Wie können Geodaten, Fernerkundung oder digitale Kartenplattformen dazu beitragen, nachhaltige Tourismuskonzepte zu planen und deren Wirkung messbar zu machen?

Geodaten sowie Messbarkeiten spielen eine zunehmend wichtige Rolle im Bereich des touristischen Monitorings oder zunehmend auch in der Besucher*innenlenkung. Das Tool RESY bietet in Österreich erstmals die Möglichkeit, Gemeinden vergleichend zu monitoren, Regionen zu konfigurieren und somit auch vergleichbar zu machen. Demographie, Wirtschaft, Tourismus, Infrastruktur, Mobilität, Energie und Umwelt sind in diesem Dashboard datenmäßig von 2011 bis heute hinterlegt. Datenbasierte Aufbereitungen wie diese spielen eine immer größere Rolle, um eigene Entwicklungen z.B. im Kontext der Nachhaltigkeit überhaupt erst beobachten und visualisieren zu können.

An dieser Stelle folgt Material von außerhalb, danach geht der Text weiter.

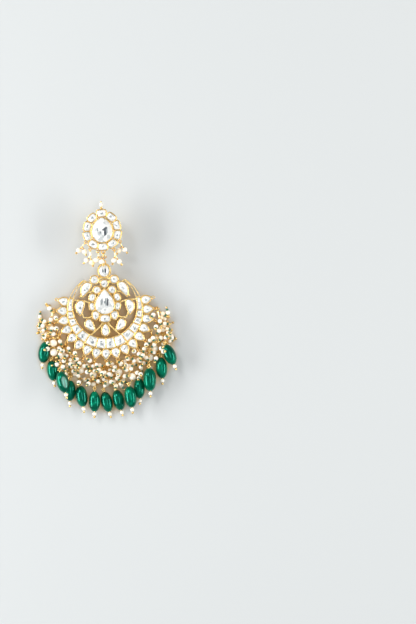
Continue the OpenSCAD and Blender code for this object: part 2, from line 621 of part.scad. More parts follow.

Bei Fragen der Besucher*innenlenkung, z.B. auf Trails für Mountainbiker*innen oder bei Eintrittsstellen in Nationalparks spielen Daten ebenso eine große Rolle. Wenn Besucher*innen vorab zu Staus und Wartezeiten informiert werden können, so lassen sich Besucher*innen gezielt umlenken. Das hat u.U. auch positive Auswirkungen auf das vor- und nachgelagerte Mobilitätsverhalten, da Entscheidungen zu Destinationen, sowie An- und Abreise in der Regel von zu Hause erfolgen. Allerdings hat Besucher*innenlenkung auch offensichtliche Limitationen: Wenn es in einer Region genau diese eine touristische Zieldestination, nehmen wir beispielsweise das Schloss Schönbrunn in Wien, gibt, so lassen sich Besucher*innen nicht unbedingt an das Technische Museum in der direkten Nachbarschaft umlenken.

Mit welchen Inhalten beschäftigt sich das Zertifikatsprogramm „Die nachhaltige Region“ und welche Kompetenzen erwerben die Teilnehmer*innen?

Mit dem Zertifikatsprogramm "Kooperative Stadt- und Regionalentwicklung – die nachhaltige Region" starten wir im kommenden Sommersemester 2026 bereits zum vierten Mal (erster Start 2020/Angebot zyklisch alle vier Semester). Die "nachhaltige Region" zählt zu unseren erfolgreichsten Semesterprogrammen. Wir orientieren uns an vielfältigen Zugängen, um Kompetenzen für die Berufspraxis zu vermitteln. Dabei nutzen wir Konzepte, Kommunikationstools und Praxisbeispiele, um Nachhaltigkeit in der Stadt- und Regionalentwicklung so zu verankern, dass Verwaltung, Politik, Wissenschaft und Gesellschaft ein gemeinsames Verständnis entwickeln können.

Ein konkretes Beispiel: Wenn es gelingt, das Thema Bodenverbrauch gesellschaftlich so zu verankern, dass eine gemeinsame Verständigungsebene zur limitierten Ressource "Boden" möglich ist, muss auf kommunaler Ebene nicht immer von Neuem gestritten werden. Wir haben ausreichend wirksame (Planungs-)Instrumente, um dem Bodenverbrauch in der gegenwärtigen Dynamik ein Ende zu setzen. Es bedarf "nur" einer verantwortungsvollen Umsetzung. Und: Ein Bekenntnis zur Kooperation über Silos und Kirchtürme hinweg.